_GOAL_.
Copy the data below exactly.

_DATA SECTION_.
········

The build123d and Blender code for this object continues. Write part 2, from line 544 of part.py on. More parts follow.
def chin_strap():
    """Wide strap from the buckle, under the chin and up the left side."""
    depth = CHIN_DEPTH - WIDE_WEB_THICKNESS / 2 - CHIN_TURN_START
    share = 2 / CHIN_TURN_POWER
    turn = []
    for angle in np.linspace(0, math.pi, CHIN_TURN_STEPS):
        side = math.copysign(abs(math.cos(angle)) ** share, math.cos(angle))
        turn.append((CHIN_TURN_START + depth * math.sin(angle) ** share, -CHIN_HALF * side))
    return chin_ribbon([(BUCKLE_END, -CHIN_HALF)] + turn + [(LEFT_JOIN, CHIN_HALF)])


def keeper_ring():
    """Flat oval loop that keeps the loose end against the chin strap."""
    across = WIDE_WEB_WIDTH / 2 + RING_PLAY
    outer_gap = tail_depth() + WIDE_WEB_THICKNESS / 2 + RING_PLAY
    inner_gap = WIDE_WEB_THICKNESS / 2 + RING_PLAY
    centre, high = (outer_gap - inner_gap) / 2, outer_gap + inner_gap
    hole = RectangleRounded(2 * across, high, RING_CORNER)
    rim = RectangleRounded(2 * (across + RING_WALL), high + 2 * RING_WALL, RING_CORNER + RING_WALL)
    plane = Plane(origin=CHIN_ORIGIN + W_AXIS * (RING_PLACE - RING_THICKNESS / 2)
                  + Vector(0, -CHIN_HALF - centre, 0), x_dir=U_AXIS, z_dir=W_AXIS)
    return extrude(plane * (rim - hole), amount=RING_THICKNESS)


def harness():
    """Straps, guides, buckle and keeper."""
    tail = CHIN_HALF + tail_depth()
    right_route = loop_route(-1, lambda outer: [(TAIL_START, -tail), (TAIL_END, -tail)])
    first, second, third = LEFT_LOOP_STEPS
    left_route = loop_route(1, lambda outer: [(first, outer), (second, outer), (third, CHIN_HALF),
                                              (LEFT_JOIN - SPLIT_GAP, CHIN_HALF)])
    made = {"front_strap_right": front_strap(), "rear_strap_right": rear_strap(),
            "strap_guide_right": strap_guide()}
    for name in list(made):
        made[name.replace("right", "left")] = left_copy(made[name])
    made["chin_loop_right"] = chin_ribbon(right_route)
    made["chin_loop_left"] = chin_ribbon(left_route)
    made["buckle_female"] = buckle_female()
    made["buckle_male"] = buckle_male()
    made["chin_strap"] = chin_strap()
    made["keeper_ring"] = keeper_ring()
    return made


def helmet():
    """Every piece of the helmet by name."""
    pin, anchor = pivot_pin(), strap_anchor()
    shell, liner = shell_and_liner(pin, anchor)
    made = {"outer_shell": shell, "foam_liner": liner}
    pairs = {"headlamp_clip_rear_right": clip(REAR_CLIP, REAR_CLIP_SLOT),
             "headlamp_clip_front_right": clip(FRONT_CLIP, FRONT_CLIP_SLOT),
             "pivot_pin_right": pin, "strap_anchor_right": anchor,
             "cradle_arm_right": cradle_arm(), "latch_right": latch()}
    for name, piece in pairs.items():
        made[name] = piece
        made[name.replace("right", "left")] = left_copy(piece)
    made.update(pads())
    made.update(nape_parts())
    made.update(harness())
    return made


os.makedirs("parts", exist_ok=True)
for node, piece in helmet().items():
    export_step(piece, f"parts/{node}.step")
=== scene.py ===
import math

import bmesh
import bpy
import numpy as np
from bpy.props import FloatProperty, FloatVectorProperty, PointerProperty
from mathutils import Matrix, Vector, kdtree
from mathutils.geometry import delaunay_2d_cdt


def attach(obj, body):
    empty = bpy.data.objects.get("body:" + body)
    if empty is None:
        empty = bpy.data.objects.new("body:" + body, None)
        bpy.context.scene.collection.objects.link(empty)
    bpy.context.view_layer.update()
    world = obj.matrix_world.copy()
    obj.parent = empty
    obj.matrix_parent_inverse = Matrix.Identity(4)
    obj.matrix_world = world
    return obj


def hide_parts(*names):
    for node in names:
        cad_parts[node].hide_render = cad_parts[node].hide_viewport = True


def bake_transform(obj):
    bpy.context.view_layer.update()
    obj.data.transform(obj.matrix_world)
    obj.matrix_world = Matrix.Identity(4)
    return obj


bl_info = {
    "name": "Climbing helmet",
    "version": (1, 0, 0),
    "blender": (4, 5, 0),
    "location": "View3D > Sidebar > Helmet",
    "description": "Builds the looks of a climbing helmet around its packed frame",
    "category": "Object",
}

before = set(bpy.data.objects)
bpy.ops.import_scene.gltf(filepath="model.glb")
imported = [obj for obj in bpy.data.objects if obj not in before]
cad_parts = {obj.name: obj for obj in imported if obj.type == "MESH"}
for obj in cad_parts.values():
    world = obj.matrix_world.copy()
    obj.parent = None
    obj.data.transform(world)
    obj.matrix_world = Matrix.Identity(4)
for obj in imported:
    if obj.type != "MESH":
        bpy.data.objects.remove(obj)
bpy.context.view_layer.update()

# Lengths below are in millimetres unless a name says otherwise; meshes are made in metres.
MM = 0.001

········

_SOLUTION TO THE PROBLEM_.
The build123d and Blender code for this object continues. Write part 2, from line 544 of part.py on. More parts follow.
def chin_strap():
    """Wide strap from the buckle, under the chin and up the left side."""
    depth = CHIN_DEPTH - WIDE_WEB_THICKNESS / 2 - CHIN_TURN_START
    share = 2 / CHIN_TURN_POWER
    turn = []
    for angle in np.linspace(0, math.pi, CHIN_TURN_STEPS):
        side = math.copysign(abs(math.cos(angle)) ** share, math.cos(angle))
        turn.append((CHIN_TURN_START + depth * math.sin(angle) ** share, -CHIN_HALF * side))
    return chin_ribbon([(BUCKLE_END, -CHIN_HALF)] + turn + [(LEFT_JOIN, CHIN_HALF)])


def keeper_ring():
    """Flat oval loop that keeps the loose end against the chin strap."""
    across = WIDE_WEB_WIDTH / 2 + RING_PLAY
    outer_gap = tail_depth() + WIDE_WEB_THICKNESS / 2 + RING_PLAY
    inner_gap = WIDE_WEB_THICKNESS / 2 + RING_PLAY
    centre, high = (outer_gap - inner_gap) / 2, outer_gap + inner_gap
    hole = RectangleRounded(2 * across, high, RING_CORNER)
    rim = RectangleRounded(2 * (across + RING_WALL), high + 2 * RING_WALL, RING_CORNER + RING_WALL)
    plane = Plane(origin=CHIN_ORIGIN + W_AXIS * (RING_PLACE - RING_THICKNESS / 2)
                  + Vector(0, -CHIN_HALF - centre, 0), x_dir=U_AXIS, z_dir=W_AXIS)
    return extrude(plane * (rim - hole), amount=RING_THICKNESS)


def harness():
    """Straps, guides, buckle and keeper."""
    tail = CHIN_HALF + tail_depth()
    right_route = loop_route(-1, lambda outer: [(TAIL_START, -tail), (TAIL_END, -tail)])
    first, second, third = LEFT_LOOP_STEPS
    left_route = loop_route(1, lambda outer: [(first, outer), (second, outer), (third, CHIN_HALF),
                                              (LEFT_JOIN - SPLIT_GAP, CHIN_HALF)])
    made = {"front_strap_right": front_strap(), "rear_strap_right": rear_strap(),
            "strap_guide_right": strap_guide()}
    for name in list(made):
        made[name.replace("right", "left")] = left_copy(made[name])
    made["chin_loop_right"] = chin_ribbon(right_route)
    made["chin_loop_left"] = chin_ribbon(left_route)
    made["buckle_female"] = buckle_female()
    made["buckle_male"] = buckle_male()
    made["chin_strap"] = chin_strap()
    made["keeper_ring"] = keeper_ring()
    return made


def helmet():
    """Every piece of the helmet by name."""
    pin, anchor = pivot_pin(), strap_anchor()
    shell, liner = shell_and_liner(pin, anchor)
    made = {"outer_shell": shell, "foam_liner": liner}
    pairs = {"headlamp_clip_rear_right": clip(REAR_CLIP, REAR_CLIP_SLOT),
             "headlamp_clip_front_right": clip(FRONT_CLIP, FRONT_CLIP_SLOT),
             "pivot_pin_right": pin, "strap_anchor_right": anchor,
             "cradle_arm_right": cradle_arm(), "latch_right": latch()}
    for name, piece in pairs.items():
        made[name] = piece
        made[name.replace("right", "left")] = left_copy(piece)
    made.update(pads())
    made.update(nape_parts())
    made.update(harness())
    return made


os.makedirs("parts", exist_ok=True)
for node, piece in helmet().items():
    export_step(piece, f"parts/{node}.step")
=== scene.py ===
import math

import bmesh
import bpy
import numpy as np
from bpy.props import FloatProperty, FloatVectorProperty, PointerProperty
from mathutils import Matrix, Vector, kdtree
from mathutils.geometry import delaunay_2d_cdt


def attach(obj, body):
    empty = bpy.data.objects.get("body:" + body)
    if empty is None:
        empty = bpy.data.objects.new("body:" + body, None)
        bpy.context.scene.collection.objects.link(empty)
    bpy.context.view_layer.update()
    world = obj.matrix_world.copy()
    obj.parent = empty
    obj.matrix_parent_inverse = Matrix.Identity(4)
    obj.matrix_world = world
    return obj


def hide_parts(*names):
    for node in names:
        cad_parts[node].hide_render = cad_parts[node].hide_viewport = True


def bake_transform(obj):
    bpy.context.view_layer.update()
    obj.data.transform(obj.matrix_world)
    obj.matrix_world = Matrix.Identity(4)
    return obj


bl_info = {
    "name": "Climbing helmet",
    "version": (1, 0, 0),
    "blender": (4, 5, 0),
    "location": "View3D > Sidebar > Helmet",
    "description": "Builds the looks of a climbing helmet around its packed frame",
    "category": "Object",
}

before = set(bpy.data.objects)
bpy.ops.import_scene.gltf(filepath="model.glb")
imported = [obj for obj in bpy.data.objects if obj not in before]
cad_parts = {obj.name: obj for obj in imported if obj.type == "MESH"}
for obj in cad_parts.values():
    world = obj.matrix_world.copy()
    obj.parent = None
    obj.data.transform(world)
    obj.matrix_world = Matrix.Identity(4)
for obj in imported:
    if obj.type != "MESH":
        bpy.data.objects.remove(obj)
bpy.context.view_layer.update()

# Lengths below are in millimetres unless a name says otherwise; meshes are made in metres.
MM = 0.001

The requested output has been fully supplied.